Data lines:
########

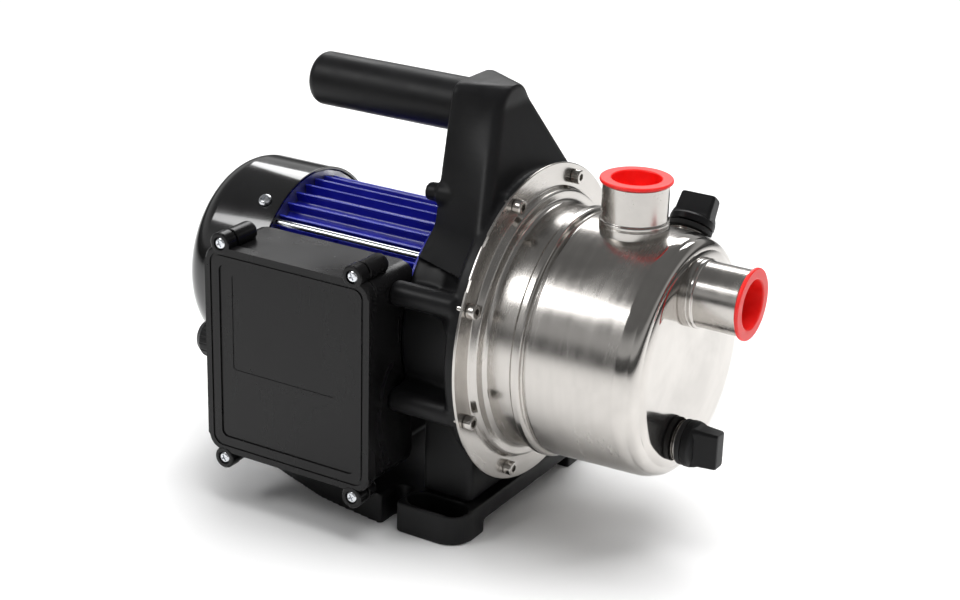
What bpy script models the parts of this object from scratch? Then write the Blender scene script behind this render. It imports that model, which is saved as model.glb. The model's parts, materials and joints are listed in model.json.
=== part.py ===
"""Shallow well jet pump: a finned, fan-cooled motor on a plastic bracket with a carrying handle,
driving a stainless steel pump casing with one port on top and one on its front face.

Units are metres. The design frame has its origin on the shaft axis at the front face of the casing
flange, +X towards the suction port, +Z up, and the terminal box at -Y. The root empty then moves the
whole pump so that the world origin is the middle of its footprint, on the ground."""

import math

import bmesh
import bpy
from mathutils import Matrix, Vector

MM = 0.001
GAP = 0.3 * MM  # between pieces that touch or fit together
SMOOTH_ANGLE = math.radians(35)
ROUND_STEPS = 32  # a multiple of four, so that round pieces reach their full radius along Y and Z
MEDIUM_STEPS = 20
SMALL_STEPS = 12
ALONG_X = (0, math.pi / 2, 0)  # turns a piece modelled along +Z to lie along +X
ALONG_MINUS_X = (0, -math.pi / 2, 0)
ALONG_MINUS_Y = (math.pi / 2, 0, 0)

# Stainless casing
SHEET = 1.5 * MM
FLANGE_R = 93 * MM
FLANGE_BAND_R = 79.3 * MM
FLANGE_BAND_HEIGHT = 4.6 * MM
NECK_R = 70.8 * MM
NECK_FILLET = 3 * MM
BEAD_X = 25 * MM
BEAD_WIDTH = 4.5 * MM
BEAD_HEIGHT = 1.8 * MM
CASING_FACE_X = 97 * MM
CASING_FRONT_R = 69 * MM
SHOULDER_R = 14 * MM

# Ports, for a one-inch pipe thread
PORT_R = 18.5 * MM
PORT_BORE_R = 15.3 * MM
PORT_NECK_R = PORT_R - 1.6 * MM
PORT_BEAD_R = PORT_R + 1.1 * MM
PORT_BEAD_HEIGHT = 4.8 * MM
PORT_INSIDE_LENGTH = 4 * MM
DISCHARGE_X = 56.4 * MM
DISCHARGE_TOP_Z = 95.5 * MM
SUCTION_Z = 40.3 * MM
SUCTION_END_X = 127.5 * MM
CAP_RING_R = 20.3 * MM
CAP_RING_THICKNESS = 2.2 * MM
CAP_WALL = 1.2 * MM
CAP_DEPTH = 12 * MM

# Priming and drain plugs
PLUG_DISC_R = 13.3 * MM
PLUG_DISC_THICKNESS = 5 * MM
PLUG_WING_HEIGHT = 14 * MM
PLUG_WING_LENGTH = 22 * MM
PLUG_WING_WIDTH = 12 * MM
PLUG_THREAD_R = 8 * MM
PLUG_THREAD_LENGTH = 12 * MM
PLUG_WASHER_R = 13 * MM
PLUG_WASHER_THICKNESS = 3.4 * MM
BOSS_WALL = 2 * MM
BOSS_LENGTH = 7 * MM
BOSS_HEAD_HEIGHT = 1.1 * MM
BOSS_HEAD_OVERHANG = 1.2 * MM
PRIMING_X = 70 * MM
PRIMING_ANGLE = math.radians(37)  # from straight up towards +Y
DRAIN_Y = -8 * MM
DRAIN_Z = -46 * MM

# Flange joint
SCREW_CIRCLE_R = 85.8 * MM
SCREW_COUNT = 8
SCREW_R = 2.5 * MM
SCREW_HEAD_R = 4.2 * MM
SCREW_HEAD_HEIGHT = 5 * MM
SCREW_LENGTH = 26 * MM
SOCKET_R = 2 * MM
SOCKET_DEPTH = 2.5 * MM
RING_SEAL_R = 2.2 * MM

# Seal plate and wet parts
SEAL_PLATE_THICKNESS = 2 * MM
SEAL_PLATE_R = NECK_R - SHEET - 1.3 * MM
SHAFT_R = 7 * MM
SHAFT_PUMP_R = 6 * MM
SEAL_SEAT_R = 13 * MM
SEAL_SEAT_LENGTH = 6 * MM
SEAL_ROTARY_R = 12 * MM
SEAL_ROTARY_LENGTH = 14 * MM
IMPELLER_HUB_R = 11 * MM
IMPELLER_EYE_R = 17 * MM
IMPELLER_WIDTH = 11 * MM
IMPELLER_SHROUD = 2 * MM
IMPELLER_X = 26 * MM
IMPELLER_VANES = 6
IMPELLER_NUT_R = 10 * MM
IMPELLER_NUT_HEIGHT = 5 * MM
DIFFUSER_R = NECK_R - SHEET - 11.3 * MM
DIFFUSER_X = 40 * MM
DIFFUSER_PLATE = 3 * MM
IMPELLER_R = DIFFUSER_R - DIFFUSER_PLATE - 3 * MM
DIFFUSER_WALL_LENGTH = 16 * MM
DIFFUSER_TUBE_R = 12 * MM
DIFFUSER_THROAT_R = 7 * MM
DIFFUSER_TUBE_END_X = 76 * MM
NOZZLE_R = 6.5 * MM
NOZZLE_MOUTH_R = 3.5 * MM
NOZZLE_FLANGE_R = 15 * MM
NOZZLE_LENGTH = 12 * MM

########

Set exercise:
Your output must be the lines of the material above, from the first through the line that contains "from mathutils import Matrix, Vector", copied exactly. Include both endpoints and nothing else.

Solution below:
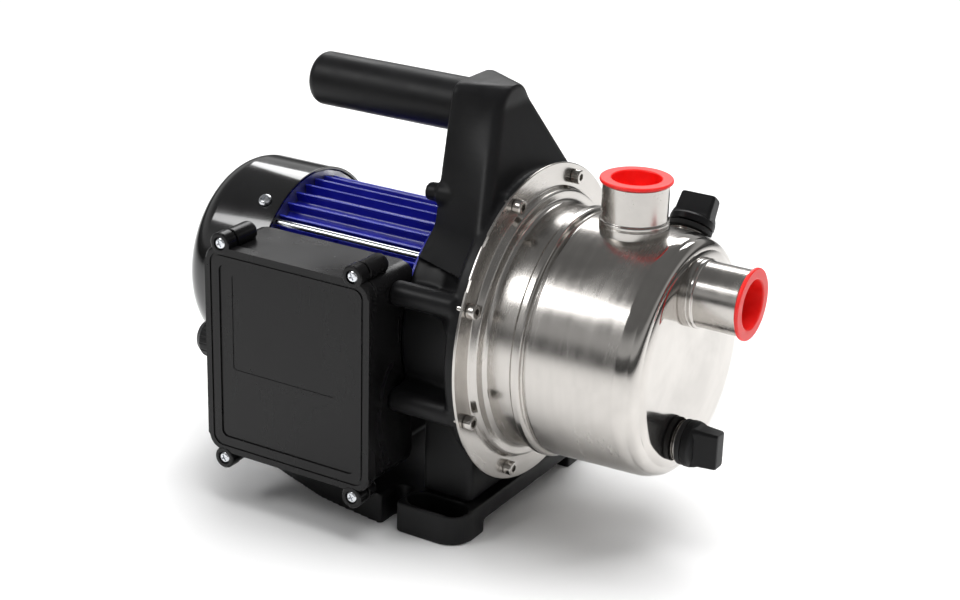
What bpy script models the parts of this object from scratch? Then write the Blender scene script behind this render. It imports that model, which is saved as model.glb. The model's parts, materials and joints are listed in model.json.
=== part.py ===
"""Shallow well jet pump: a finned, fan-cooled motor on a plastic bracket with a carrying handle,
driving a stainless steel pump casing with one port on top and one on its front face.

Units are metres. The design frame has its origin on the shaft axis at the front face of the casing
flange, +X towards the suction port, +Z up, and the terminal box at -Y. The root empty then moves the
whole pump so that the world origin is the middle of its footprint, on the ground."""

import math

import bmesh
import bpy
from mathutils import Matrix, Vector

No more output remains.